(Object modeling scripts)
= = = =

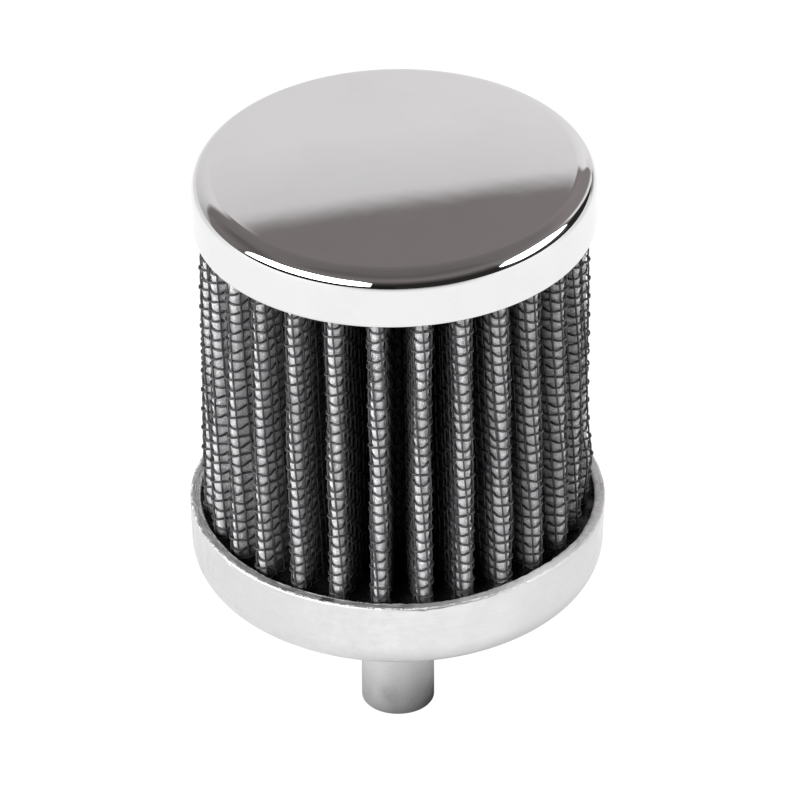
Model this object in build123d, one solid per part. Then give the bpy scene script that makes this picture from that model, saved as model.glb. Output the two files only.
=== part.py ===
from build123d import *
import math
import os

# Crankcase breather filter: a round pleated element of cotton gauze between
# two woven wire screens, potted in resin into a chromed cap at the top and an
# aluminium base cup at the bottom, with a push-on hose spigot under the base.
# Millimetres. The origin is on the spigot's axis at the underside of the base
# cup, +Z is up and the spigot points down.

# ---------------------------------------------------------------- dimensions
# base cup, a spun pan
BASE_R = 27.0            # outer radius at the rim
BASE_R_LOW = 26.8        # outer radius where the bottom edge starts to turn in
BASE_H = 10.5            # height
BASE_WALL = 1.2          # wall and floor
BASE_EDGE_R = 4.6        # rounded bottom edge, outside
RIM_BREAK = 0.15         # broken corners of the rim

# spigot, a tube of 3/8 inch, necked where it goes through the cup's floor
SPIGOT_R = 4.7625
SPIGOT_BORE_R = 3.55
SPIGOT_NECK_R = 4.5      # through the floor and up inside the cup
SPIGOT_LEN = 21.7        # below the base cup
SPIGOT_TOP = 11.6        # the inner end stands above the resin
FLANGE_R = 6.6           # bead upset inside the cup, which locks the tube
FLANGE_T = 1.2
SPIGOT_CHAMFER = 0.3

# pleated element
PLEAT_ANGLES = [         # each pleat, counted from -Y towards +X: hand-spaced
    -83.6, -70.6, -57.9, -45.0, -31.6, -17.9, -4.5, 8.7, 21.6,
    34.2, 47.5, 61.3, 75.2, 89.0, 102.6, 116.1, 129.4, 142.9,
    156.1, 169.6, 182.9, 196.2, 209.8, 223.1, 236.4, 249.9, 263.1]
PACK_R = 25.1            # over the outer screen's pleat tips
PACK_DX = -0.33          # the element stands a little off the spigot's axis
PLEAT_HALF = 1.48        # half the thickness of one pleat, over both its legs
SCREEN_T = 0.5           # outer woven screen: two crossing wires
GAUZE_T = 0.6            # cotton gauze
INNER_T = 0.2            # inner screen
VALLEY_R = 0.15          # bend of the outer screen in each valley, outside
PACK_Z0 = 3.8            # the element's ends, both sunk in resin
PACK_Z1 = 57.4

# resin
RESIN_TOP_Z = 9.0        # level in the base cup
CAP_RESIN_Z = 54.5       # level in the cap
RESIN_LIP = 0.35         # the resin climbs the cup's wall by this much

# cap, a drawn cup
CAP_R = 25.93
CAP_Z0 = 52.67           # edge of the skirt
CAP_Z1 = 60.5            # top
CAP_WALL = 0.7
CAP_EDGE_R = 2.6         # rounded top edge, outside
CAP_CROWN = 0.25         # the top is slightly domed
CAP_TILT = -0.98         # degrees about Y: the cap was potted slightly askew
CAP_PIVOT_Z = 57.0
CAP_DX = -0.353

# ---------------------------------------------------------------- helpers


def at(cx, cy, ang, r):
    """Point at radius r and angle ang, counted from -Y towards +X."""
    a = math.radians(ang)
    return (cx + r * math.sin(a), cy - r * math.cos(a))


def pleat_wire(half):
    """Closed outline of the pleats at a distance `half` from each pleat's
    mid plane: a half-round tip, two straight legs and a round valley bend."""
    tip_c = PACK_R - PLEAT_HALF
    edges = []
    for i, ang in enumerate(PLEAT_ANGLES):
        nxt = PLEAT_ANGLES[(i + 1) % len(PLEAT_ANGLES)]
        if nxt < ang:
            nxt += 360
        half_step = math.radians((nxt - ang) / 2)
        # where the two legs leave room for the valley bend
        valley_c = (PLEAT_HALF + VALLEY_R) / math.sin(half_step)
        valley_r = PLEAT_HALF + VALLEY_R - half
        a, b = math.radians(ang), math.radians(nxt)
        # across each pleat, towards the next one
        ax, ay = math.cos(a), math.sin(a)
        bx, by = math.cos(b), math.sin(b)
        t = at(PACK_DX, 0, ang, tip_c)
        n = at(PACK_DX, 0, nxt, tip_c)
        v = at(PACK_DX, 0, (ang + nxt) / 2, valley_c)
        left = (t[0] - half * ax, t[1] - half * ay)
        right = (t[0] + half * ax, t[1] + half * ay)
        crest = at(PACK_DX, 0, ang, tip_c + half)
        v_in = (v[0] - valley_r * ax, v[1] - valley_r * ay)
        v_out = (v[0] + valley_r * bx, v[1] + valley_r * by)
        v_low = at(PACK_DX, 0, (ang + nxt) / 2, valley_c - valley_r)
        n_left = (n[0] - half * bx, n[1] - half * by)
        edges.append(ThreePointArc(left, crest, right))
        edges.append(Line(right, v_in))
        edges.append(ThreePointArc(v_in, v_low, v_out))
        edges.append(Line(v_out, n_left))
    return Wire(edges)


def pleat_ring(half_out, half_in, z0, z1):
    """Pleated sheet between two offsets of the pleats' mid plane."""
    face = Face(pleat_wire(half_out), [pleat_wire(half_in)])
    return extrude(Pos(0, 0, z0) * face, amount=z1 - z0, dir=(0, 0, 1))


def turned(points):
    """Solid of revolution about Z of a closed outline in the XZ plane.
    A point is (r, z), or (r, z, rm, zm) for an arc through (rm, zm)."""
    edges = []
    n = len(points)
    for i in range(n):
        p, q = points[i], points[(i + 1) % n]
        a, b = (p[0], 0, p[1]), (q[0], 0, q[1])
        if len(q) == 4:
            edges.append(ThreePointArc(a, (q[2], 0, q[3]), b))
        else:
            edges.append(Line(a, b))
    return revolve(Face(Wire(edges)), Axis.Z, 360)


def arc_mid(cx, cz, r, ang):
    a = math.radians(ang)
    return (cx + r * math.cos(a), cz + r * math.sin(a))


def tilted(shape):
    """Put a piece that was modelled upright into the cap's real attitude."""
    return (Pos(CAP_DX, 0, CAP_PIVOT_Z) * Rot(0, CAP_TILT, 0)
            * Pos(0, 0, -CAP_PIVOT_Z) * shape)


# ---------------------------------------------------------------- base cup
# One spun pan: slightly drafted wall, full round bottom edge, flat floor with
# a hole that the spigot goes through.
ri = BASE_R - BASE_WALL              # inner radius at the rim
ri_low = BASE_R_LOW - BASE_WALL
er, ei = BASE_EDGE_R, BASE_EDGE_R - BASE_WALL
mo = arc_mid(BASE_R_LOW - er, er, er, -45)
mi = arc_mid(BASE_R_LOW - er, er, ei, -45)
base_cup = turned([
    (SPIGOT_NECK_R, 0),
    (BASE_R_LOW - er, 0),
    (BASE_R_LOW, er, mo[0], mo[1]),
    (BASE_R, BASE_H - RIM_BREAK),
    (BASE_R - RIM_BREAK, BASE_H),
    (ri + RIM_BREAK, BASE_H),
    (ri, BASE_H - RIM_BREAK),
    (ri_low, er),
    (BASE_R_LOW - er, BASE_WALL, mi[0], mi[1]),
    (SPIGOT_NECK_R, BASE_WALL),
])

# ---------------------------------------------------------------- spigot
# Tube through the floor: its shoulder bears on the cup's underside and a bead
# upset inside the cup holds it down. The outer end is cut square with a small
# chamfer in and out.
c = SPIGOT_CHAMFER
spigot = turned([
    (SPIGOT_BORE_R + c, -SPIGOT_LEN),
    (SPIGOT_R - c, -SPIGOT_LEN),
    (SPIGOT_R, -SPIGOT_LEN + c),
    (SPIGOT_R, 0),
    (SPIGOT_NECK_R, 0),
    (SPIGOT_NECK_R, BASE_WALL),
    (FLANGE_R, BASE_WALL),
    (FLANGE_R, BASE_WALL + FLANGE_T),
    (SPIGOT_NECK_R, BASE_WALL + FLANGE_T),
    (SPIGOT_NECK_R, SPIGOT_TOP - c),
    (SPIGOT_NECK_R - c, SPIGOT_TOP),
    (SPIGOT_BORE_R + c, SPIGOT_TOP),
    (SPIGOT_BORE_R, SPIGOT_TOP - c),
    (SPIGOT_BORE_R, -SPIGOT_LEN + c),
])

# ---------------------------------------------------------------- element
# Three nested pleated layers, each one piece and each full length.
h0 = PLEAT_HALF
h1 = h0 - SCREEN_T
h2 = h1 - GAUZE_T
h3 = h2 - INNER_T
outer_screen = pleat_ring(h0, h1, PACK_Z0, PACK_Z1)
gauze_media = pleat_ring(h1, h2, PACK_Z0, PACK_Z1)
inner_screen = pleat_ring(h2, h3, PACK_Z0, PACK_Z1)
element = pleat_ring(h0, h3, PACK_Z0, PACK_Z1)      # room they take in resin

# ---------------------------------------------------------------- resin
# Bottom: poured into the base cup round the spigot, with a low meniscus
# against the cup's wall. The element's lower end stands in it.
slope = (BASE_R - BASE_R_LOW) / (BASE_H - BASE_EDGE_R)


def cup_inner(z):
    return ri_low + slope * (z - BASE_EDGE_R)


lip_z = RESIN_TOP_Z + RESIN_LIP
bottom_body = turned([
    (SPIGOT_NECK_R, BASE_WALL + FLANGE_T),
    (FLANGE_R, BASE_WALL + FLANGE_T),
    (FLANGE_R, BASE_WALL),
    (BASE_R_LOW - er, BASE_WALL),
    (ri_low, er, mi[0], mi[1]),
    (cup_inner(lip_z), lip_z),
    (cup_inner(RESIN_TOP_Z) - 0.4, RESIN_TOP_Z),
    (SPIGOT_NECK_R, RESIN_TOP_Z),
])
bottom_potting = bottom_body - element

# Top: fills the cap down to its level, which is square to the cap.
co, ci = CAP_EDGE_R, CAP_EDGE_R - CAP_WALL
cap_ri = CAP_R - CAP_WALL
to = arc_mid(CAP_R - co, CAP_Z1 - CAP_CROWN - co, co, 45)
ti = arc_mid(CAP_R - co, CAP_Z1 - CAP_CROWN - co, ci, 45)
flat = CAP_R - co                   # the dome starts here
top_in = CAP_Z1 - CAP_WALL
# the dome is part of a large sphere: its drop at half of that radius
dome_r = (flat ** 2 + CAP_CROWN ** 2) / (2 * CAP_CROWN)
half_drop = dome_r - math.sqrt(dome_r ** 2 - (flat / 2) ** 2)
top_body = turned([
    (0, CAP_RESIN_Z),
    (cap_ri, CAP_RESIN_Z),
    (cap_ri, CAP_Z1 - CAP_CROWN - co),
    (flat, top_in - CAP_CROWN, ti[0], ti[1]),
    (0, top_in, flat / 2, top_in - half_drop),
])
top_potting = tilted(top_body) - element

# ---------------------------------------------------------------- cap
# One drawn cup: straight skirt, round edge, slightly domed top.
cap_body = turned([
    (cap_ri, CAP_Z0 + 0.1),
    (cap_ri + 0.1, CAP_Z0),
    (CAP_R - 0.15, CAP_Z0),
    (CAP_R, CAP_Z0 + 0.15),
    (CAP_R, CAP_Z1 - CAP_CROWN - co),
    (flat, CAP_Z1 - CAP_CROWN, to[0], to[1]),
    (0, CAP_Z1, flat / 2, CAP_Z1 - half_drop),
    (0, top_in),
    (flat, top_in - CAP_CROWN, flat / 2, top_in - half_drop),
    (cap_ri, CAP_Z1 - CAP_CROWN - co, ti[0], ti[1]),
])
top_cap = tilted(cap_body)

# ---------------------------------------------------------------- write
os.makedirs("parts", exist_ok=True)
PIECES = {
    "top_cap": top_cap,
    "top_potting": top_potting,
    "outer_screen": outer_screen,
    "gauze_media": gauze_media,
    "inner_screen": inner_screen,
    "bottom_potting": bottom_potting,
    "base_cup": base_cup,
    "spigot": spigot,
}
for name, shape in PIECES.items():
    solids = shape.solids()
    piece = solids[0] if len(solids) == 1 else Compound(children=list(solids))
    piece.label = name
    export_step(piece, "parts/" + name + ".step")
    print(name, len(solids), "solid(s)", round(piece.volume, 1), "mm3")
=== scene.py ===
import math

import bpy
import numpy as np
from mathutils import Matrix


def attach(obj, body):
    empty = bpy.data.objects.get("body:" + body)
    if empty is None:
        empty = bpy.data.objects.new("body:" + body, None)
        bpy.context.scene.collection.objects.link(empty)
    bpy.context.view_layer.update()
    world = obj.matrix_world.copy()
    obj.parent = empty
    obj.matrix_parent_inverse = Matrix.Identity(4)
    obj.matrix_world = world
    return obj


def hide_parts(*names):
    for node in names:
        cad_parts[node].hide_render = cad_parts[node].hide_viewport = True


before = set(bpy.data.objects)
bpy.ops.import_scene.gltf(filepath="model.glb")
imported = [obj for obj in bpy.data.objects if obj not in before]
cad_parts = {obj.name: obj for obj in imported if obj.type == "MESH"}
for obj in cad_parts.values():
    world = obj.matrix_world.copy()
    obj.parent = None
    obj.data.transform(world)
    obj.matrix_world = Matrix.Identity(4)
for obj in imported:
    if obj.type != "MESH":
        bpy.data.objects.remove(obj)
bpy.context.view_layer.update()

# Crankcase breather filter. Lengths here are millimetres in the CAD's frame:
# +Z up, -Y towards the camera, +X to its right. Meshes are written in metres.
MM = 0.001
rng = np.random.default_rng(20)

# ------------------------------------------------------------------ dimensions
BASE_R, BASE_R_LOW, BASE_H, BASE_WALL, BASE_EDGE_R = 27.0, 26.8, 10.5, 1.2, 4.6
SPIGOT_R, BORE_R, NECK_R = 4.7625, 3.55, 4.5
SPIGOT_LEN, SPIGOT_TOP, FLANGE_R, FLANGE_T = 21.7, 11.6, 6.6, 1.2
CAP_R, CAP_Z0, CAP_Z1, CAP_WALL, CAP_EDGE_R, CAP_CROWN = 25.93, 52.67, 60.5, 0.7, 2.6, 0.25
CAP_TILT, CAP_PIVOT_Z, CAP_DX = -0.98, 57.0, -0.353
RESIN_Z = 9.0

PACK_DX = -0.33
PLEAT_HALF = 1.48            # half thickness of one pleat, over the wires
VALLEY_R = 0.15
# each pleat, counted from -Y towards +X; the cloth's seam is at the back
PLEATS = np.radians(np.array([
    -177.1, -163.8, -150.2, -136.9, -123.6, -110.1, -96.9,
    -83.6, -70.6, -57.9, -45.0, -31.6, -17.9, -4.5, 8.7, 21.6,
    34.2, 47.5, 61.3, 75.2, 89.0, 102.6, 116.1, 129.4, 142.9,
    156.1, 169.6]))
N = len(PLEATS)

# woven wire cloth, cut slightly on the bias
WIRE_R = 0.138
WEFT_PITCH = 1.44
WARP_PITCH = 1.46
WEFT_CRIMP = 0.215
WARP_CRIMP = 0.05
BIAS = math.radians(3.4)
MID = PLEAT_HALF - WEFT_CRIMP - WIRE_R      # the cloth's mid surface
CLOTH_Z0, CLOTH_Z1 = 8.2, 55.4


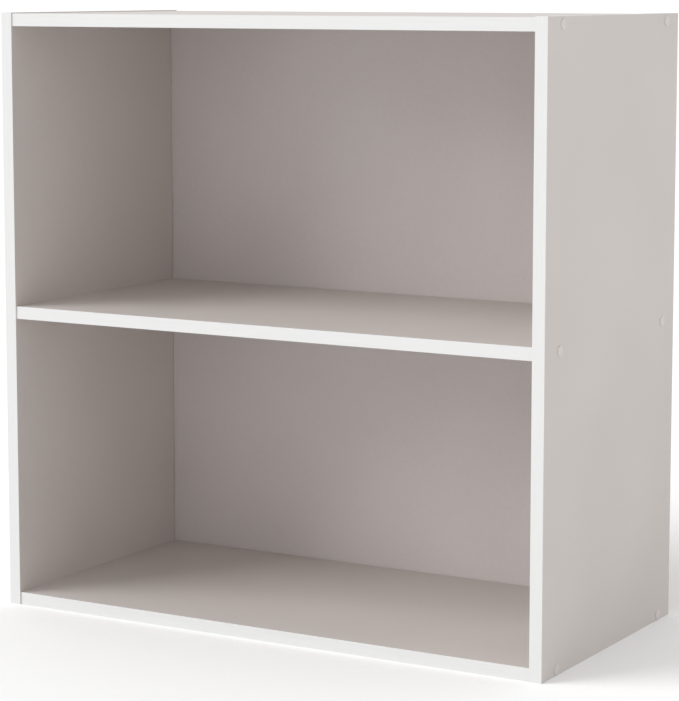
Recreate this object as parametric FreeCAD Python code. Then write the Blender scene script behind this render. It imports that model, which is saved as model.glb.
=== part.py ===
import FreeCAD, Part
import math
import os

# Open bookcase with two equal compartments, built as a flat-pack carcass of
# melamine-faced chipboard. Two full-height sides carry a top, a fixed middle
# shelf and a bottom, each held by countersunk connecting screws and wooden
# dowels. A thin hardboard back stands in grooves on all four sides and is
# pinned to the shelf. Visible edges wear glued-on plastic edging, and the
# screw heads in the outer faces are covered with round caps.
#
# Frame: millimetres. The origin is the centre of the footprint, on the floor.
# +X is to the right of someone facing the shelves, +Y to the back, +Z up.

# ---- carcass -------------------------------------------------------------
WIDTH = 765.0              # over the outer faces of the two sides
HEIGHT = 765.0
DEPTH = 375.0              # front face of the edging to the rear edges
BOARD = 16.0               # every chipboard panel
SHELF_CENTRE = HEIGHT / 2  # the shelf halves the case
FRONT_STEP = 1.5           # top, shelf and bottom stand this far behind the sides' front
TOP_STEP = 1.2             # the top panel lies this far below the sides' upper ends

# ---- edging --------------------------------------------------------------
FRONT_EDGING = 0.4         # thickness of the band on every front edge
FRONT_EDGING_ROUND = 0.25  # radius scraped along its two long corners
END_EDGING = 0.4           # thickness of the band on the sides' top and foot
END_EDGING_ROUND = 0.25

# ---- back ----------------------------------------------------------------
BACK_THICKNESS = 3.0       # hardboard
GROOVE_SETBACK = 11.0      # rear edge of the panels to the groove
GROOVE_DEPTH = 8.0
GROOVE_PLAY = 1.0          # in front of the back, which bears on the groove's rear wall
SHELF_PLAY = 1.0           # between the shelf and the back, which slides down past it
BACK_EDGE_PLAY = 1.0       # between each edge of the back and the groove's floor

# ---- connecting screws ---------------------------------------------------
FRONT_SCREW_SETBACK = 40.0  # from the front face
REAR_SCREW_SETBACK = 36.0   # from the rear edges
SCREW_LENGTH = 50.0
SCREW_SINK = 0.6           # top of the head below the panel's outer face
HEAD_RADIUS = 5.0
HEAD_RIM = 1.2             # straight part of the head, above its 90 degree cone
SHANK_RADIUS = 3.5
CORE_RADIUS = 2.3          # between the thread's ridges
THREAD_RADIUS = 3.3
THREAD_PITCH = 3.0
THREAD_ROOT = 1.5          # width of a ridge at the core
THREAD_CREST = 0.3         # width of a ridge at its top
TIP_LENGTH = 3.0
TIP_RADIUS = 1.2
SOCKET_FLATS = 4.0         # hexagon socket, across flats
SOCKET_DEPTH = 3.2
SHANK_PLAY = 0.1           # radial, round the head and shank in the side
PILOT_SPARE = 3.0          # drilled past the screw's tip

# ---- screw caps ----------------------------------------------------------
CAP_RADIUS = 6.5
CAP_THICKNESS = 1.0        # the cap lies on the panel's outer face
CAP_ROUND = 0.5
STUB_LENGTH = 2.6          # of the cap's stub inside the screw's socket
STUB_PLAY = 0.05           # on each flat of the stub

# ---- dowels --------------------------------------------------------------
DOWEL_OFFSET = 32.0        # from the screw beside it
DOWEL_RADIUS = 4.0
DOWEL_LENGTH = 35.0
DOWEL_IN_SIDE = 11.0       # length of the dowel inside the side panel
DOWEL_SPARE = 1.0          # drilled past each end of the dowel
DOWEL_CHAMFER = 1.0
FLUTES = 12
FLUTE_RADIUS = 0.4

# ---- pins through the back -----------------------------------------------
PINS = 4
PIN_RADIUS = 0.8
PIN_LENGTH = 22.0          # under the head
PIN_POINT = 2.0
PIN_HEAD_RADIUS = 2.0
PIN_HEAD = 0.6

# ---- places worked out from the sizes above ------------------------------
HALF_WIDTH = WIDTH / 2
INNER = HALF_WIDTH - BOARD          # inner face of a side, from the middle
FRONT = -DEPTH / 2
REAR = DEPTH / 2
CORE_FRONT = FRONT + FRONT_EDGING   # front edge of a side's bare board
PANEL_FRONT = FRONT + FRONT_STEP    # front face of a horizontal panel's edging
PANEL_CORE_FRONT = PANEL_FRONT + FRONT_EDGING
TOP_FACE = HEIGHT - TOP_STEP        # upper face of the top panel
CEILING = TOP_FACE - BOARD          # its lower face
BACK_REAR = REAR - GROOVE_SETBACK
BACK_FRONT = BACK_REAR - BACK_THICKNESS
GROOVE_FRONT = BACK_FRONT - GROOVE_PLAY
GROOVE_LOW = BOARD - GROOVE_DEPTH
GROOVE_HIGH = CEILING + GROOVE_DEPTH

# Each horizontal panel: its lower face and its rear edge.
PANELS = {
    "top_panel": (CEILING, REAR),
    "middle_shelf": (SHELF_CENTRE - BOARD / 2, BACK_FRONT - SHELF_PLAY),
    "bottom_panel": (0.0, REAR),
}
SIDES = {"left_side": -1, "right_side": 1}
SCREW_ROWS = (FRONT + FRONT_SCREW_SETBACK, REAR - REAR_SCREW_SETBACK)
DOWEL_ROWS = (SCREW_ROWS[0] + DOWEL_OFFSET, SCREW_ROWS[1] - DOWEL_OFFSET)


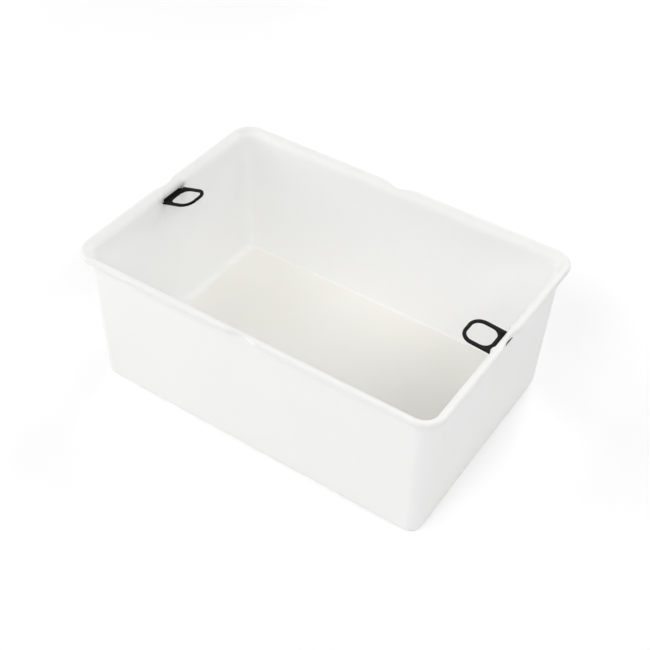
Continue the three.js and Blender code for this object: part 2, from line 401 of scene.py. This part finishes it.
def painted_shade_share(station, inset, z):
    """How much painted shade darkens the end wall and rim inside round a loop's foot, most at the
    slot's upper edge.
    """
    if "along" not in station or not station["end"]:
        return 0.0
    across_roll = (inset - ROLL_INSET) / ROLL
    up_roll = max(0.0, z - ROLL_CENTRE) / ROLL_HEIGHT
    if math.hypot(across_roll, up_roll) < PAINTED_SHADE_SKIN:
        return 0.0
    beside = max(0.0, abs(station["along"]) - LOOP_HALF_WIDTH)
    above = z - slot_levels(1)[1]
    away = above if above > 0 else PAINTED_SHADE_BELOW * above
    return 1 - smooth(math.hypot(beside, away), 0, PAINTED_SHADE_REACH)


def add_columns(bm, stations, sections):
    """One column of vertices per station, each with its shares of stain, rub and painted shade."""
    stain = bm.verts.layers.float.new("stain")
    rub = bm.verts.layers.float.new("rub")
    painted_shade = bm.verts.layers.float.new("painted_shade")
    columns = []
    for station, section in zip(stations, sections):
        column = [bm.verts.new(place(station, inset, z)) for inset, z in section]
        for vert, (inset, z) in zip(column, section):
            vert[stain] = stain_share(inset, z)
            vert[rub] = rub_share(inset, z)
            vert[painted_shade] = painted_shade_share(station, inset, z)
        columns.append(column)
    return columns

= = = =

## TASK DESCRIPTION
Starting with the line that contains "piece = solids[0]", repeat each line exactly, and stop once the line that contains "for node in" has been repeated.

## CORRECT OUTPUT
    piece = solids[0] if len(solids) == 1 else Compound(children=list(solids))
    piece.label = name
    export_step(piece, "parts/" + name + ".step")
    print(name, len(solids), "solid(s)", round(piece.volume, 1), "mm3")
=== scene.py ===
import math

import bpy
import numpy as np
from mathutils import Matrix


def attach(obj, body):
    empty = bpy.data.objects.get("body:" + body)
    if empty is None:
        empty = bpy.data.objects.new("body:" + body, None)
        bpy.context.scene.collection.objects.link(empty)
    bpy.context.view_layer.update()
    world = obj.matrix_world.copy()
    obj.parent = empty
    obj.matrix_parent_inverse = Matrix.Identity(4)
    obj.matrix_world = world
    return obj


def hide_parts(*names):
    for node in names:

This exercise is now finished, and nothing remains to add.